== CHALLENGE ==
Output all records precisely as written.

-- begin --

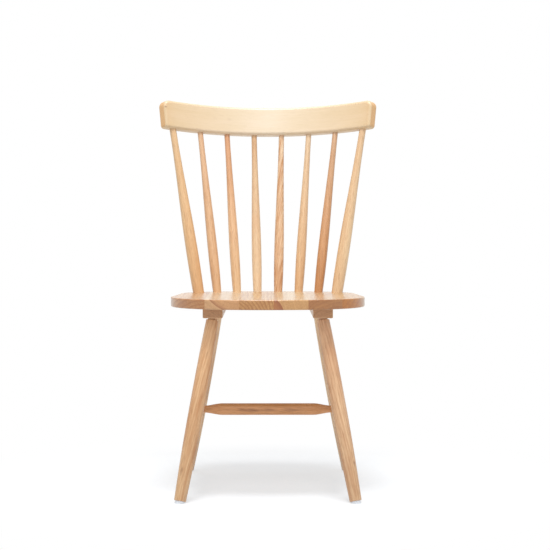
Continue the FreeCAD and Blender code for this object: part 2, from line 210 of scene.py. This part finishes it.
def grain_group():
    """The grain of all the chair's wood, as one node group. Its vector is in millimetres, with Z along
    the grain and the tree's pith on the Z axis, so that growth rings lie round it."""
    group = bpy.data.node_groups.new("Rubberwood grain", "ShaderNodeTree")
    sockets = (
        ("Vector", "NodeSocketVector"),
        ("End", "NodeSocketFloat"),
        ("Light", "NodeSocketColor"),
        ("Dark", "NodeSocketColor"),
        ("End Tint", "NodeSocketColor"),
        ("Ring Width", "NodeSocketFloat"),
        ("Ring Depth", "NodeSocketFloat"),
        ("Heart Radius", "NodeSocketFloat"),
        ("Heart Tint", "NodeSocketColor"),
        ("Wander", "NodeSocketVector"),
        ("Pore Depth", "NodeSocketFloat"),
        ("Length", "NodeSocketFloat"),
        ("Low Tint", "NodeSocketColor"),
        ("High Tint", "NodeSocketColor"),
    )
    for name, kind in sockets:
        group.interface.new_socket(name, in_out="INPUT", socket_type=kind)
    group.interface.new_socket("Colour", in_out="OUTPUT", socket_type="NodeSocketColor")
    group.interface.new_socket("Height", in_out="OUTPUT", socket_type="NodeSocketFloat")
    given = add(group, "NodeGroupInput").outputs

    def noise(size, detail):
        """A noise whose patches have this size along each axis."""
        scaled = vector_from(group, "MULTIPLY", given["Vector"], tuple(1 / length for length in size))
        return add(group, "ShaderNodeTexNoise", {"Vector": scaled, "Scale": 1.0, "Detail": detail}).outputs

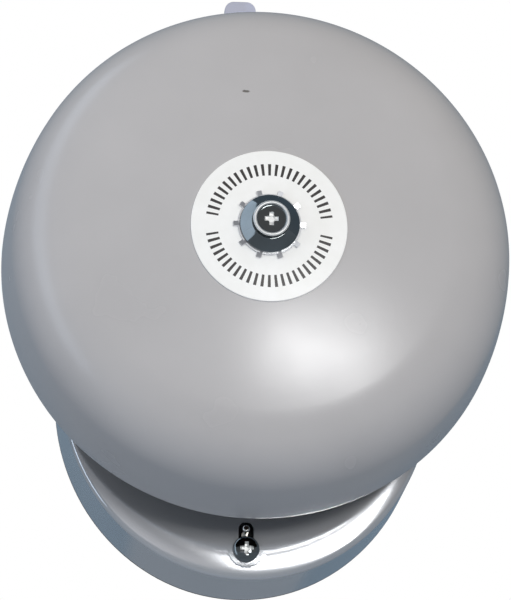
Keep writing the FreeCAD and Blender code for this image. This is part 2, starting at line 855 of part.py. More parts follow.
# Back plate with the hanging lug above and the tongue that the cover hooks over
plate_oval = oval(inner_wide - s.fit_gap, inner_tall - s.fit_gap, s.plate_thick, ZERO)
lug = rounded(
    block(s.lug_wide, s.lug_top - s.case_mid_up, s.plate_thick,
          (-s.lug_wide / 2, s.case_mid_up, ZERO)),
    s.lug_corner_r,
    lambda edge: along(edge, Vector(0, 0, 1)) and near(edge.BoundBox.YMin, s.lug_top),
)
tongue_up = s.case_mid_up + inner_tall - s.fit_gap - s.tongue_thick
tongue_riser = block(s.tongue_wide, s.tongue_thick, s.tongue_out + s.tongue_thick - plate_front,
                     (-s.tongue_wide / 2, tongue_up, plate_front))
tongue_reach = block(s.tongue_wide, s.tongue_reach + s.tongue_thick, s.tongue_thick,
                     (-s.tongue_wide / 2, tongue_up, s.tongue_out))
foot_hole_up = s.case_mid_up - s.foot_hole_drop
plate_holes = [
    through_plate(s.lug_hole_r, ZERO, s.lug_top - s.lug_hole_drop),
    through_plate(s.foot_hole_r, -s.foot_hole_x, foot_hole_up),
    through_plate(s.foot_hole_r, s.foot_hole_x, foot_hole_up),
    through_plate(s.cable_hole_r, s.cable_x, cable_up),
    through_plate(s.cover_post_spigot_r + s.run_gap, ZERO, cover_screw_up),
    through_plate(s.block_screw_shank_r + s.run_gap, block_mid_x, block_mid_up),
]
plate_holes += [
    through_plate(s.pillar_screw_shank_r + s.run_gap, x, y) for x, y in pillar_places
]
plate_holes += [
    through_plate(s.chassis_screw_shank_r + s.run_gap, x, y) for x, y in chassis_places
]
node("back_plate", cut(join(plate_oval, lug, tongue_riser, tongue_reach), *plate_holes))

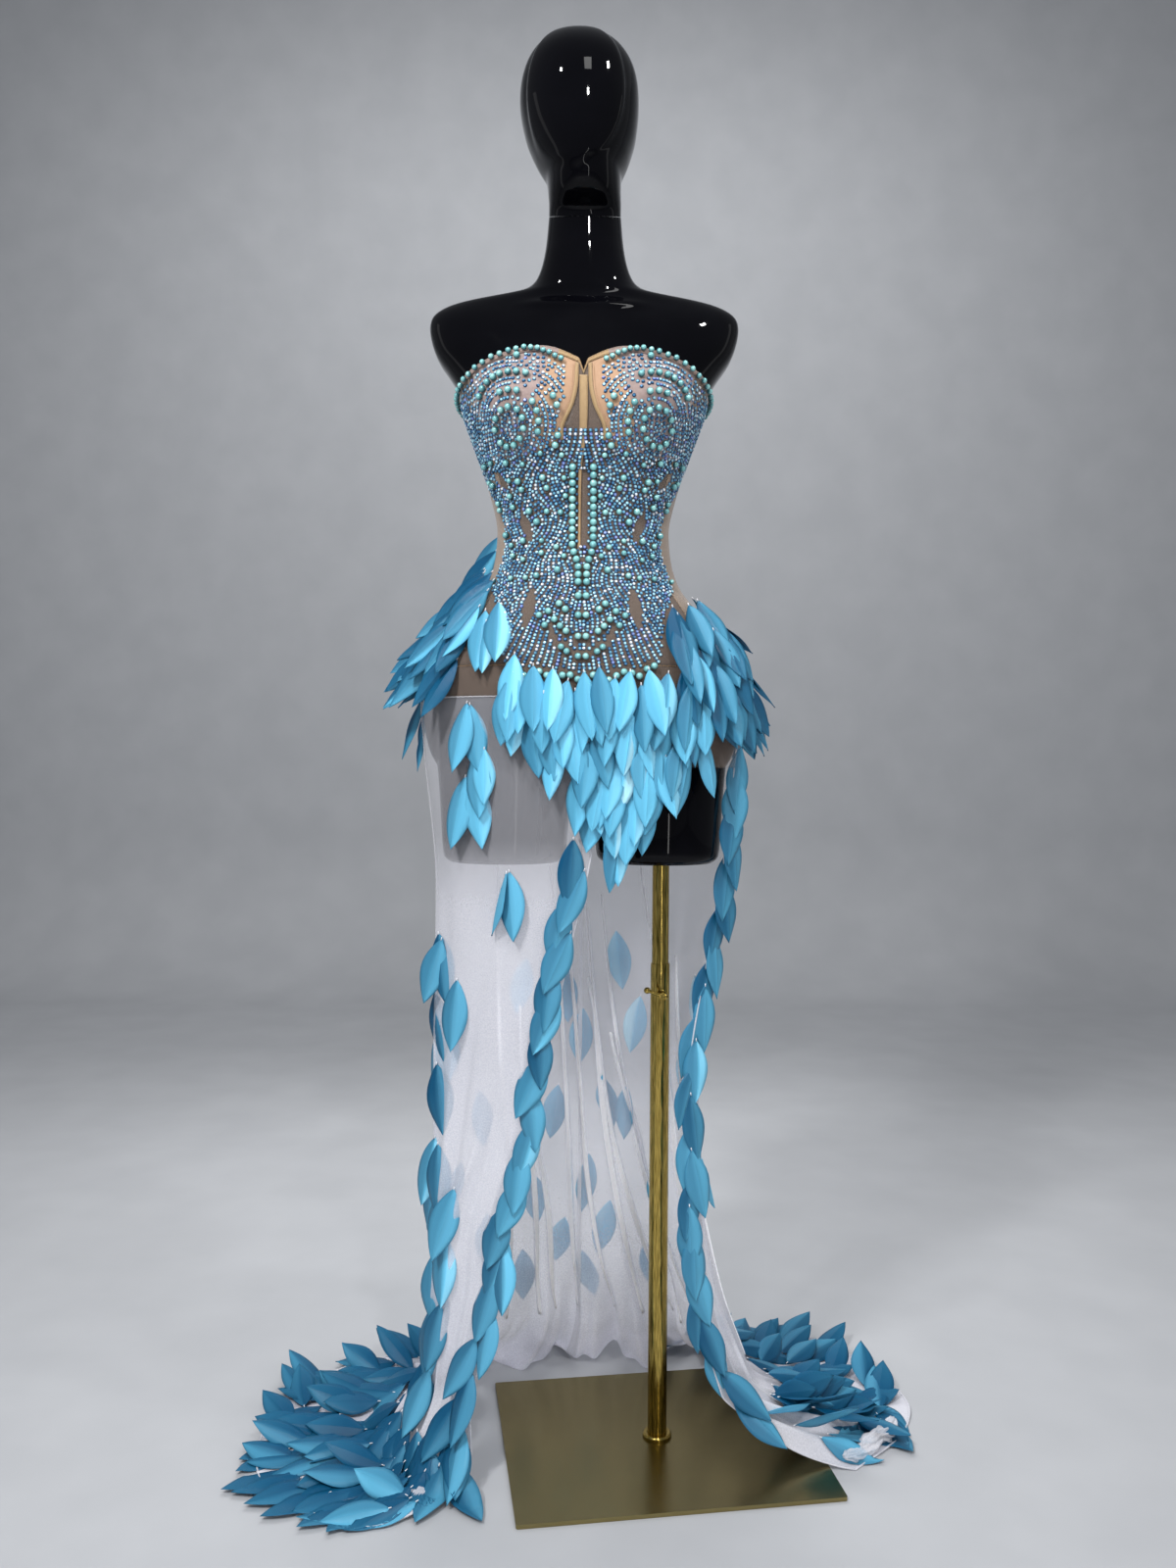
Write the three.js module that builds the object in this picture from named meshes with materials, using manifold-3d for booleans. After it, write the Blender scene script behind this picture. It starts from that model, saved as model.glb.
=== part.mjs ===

-- end --

== ANSWER TO THIS EXERCISE ==
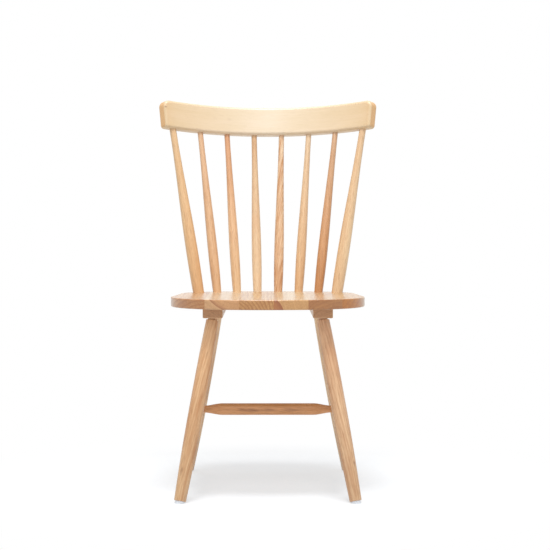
Continue the FreeCAD and Blender code for this object: part 2, from line 210 of scene.py. This part finishes it.
def grain_group():
    """The grain of all the chair's wood, as one node group. Its vector is in millimetres, with Z along
    the grain and the tree's pith on the Z axis, so that growth rings lie round it."""
    group = bpy.data.node_groups.new("Rubberwood grain", "ShaderNodeTree")
    sockets = (
        ("Vector", "NodeSocketVector"),
        ("End", "NodeSocketFloat"),
        ("Light", "NodeSocketColor"),
        ("Dark", "NodeSocketColor"),
        ("End Tint", "NodeSocketColor"),
        ("Ring Width", "NodeSocketFloat"),
        ("Ring Depth", "NodeSocketFloat"),
        ("Heart Radius", "NodeSocketFloat"),
        ("Heart Tint", "NodeSocketColor"),
        ("Wander", "NodeSocketVector"),
        ("Pore Depth", "NodeSocketFloat"),
        ("Length", "NodeSocketFloat"),
        ("Low Tint", "NodeSocketColor"),
        ("High Tint", "NodeSocketColor"),
    )
    for name, kind in sockets:
        group.interface.new_socket(name, in_out="INPUT", socket_type=kind)
    group.interface.new_socket("Colour", in_out="OUTPUT", socket_type="NodeSocketColor")
    group.interface.new_socket("Height", in_out="OUTPUT", socket_type="NodeSocketFloat")
    given = add(group, "NodeGroupInput").outputs

    def noise(size, detail):
        """A noise whose patches have this size along each axis."""
        scaled = vector_from(group, "MULTIPLY", given["Vector"], tuple(1 / length for length in size))
        return add(group, "ShaderNodeTexNoise", {"Vector": scaled, "Scale": 1.0, "Detail": detail}).outputs

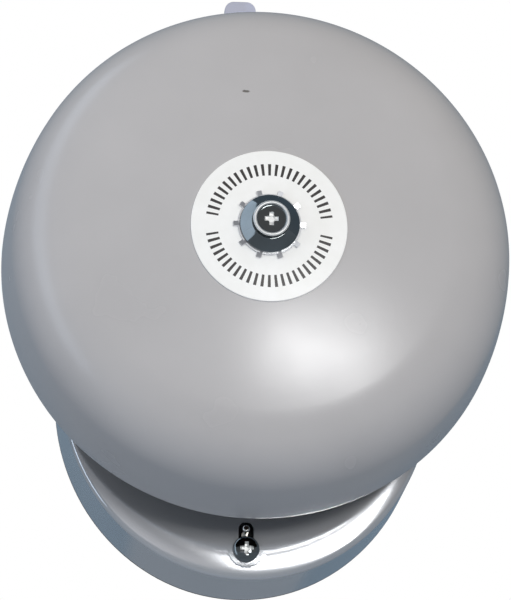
Keep writing the FreeCAD and Blender code for this image. This is part 2, starting at line 855 of part.py. More parts follow.
# Back plate with the hanging lug above and the tongue that the cover hooks over
plate_oval = oval(inner_wide - s.fit_gap, inner_tall - s.fit_gap, s.plate_thick, ZERO)
lug = rounded(
    block(s.lug_wide, s.lug_top - s.case_mid_up, s.plate_thick,
          (-s.lug_wide / 2, s.case_mid_up, ZERO)),
    s.lug_corner_r,
    lambda edge: along(edge, Vector(0, 0, 1)) and near(edge.BoundBox.YMin, s.lug_top),
)
tongue_up = s.case_mid_up + inner_tall - s.fit_gap - s.tongue_thick
tongue_riser = block(s.tongue_wide, s.tongue_thick, s.tongue_out + s.tongue_thick - plate_front,
                     (-s.tongue_wide / 2, tongue_up, plate_front))
tongue_reach = block(s.tongue_wide, s.tongue_reach + s.tongue_thick, s.tongue_thick,
                     (-s.tongue_wide / 2, tongue_up, s.tongue_out))
foot_hole_up = s.case_mid_up - s.foot_hole_drop
plate_holes = [
    through_plate(s.lug_hole_r, ZERO, s.lug_top - s.lug_hole_drop),
    through_plate(s.foot_hole_r, -s.foot_hole_x, foot_hole_up),
    through_plate(s.foot_hole_r, s.foot_hole_x, foot_hole_up),
    through_plate(s.cable_hole_r, s.cable_x, cable_up),
    through_plate(s.cover_post_spigot_r + s.run_gap, ZERO, cover_screw_up),
    through_plate(s.block_screw_shank_r + s.run_gap, block_mid_x, block_mid_up),
]
plate_holes += [
    through_plate(s.pillar_screw_shank_r + s.run_gap, x, y) for x, y in pillar_places
]
plate_holes += [
    through_plate(s.chassis_screw_shank_r + s.run_gap, x, y) for x, y in chassis_places
]
node("back_plate", cut(join(plate_oval, lug, tongue_riser, tongue_reach), *plate_holes))

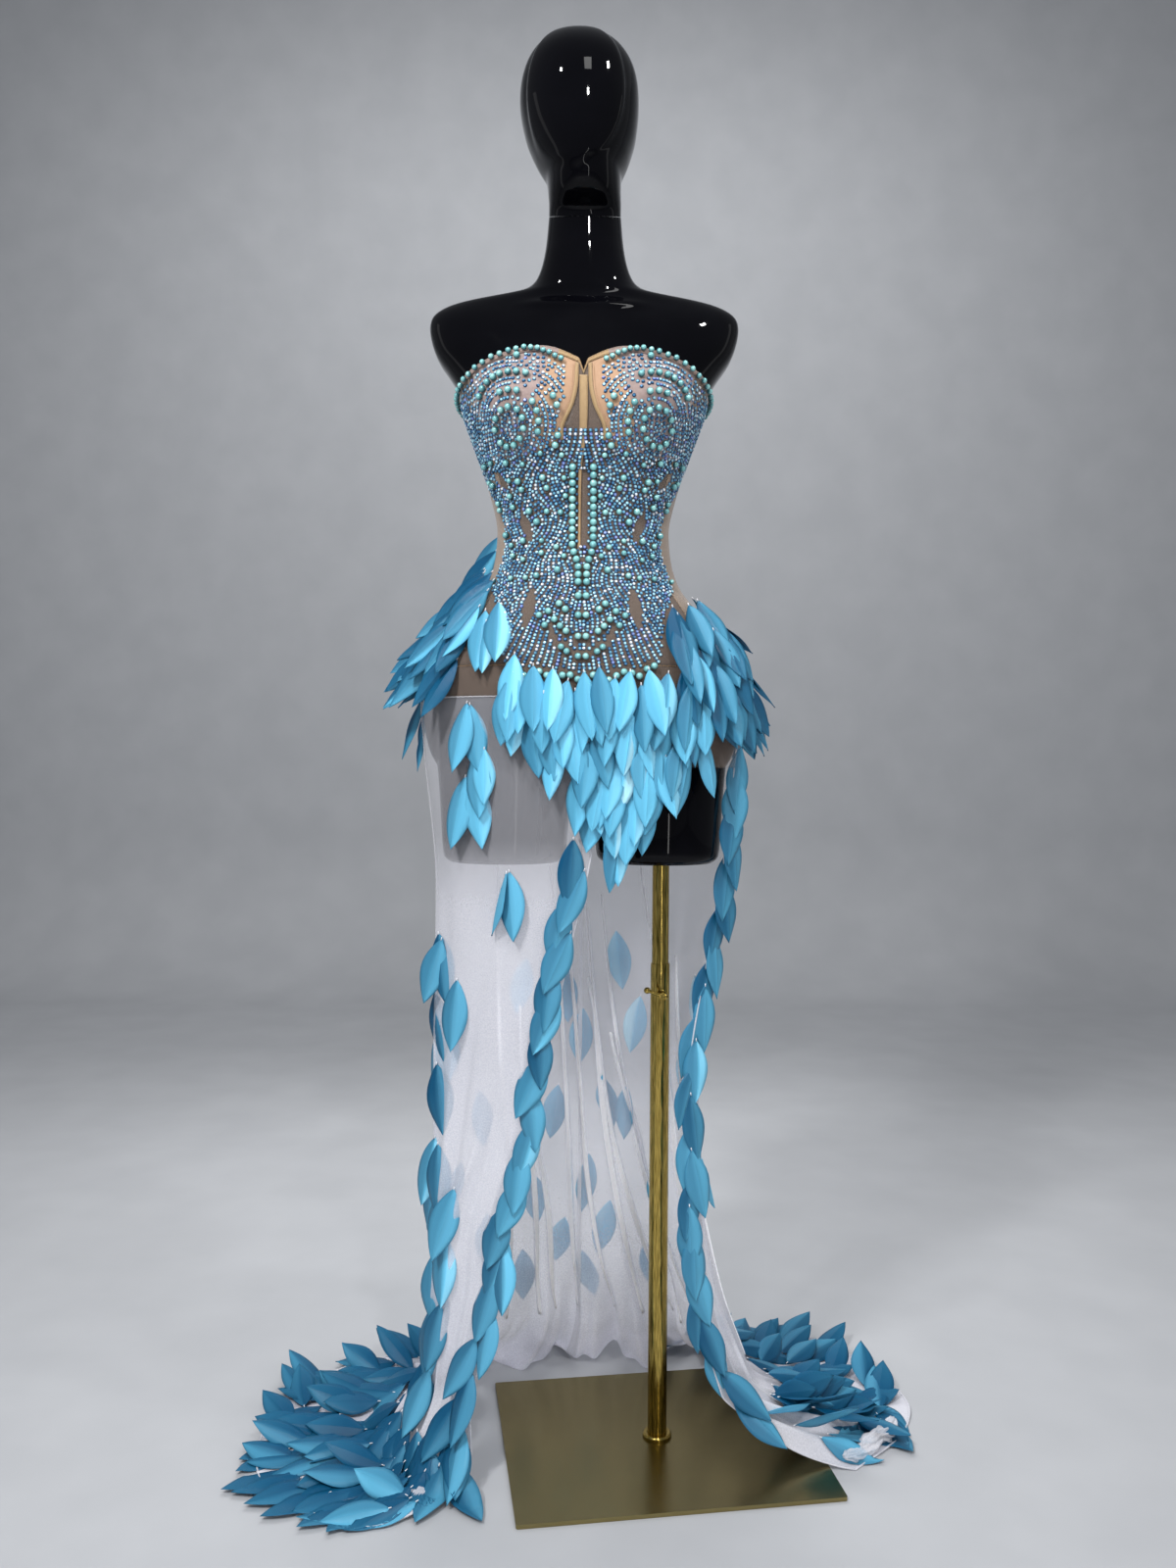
Write the three.js module that builds the object in this picture from named meshes with materials, using manifold-3d for booleans. After it, write the Blender scene script behind this picture. It starts from that model, saved as model.glb.
=== part.mjs ===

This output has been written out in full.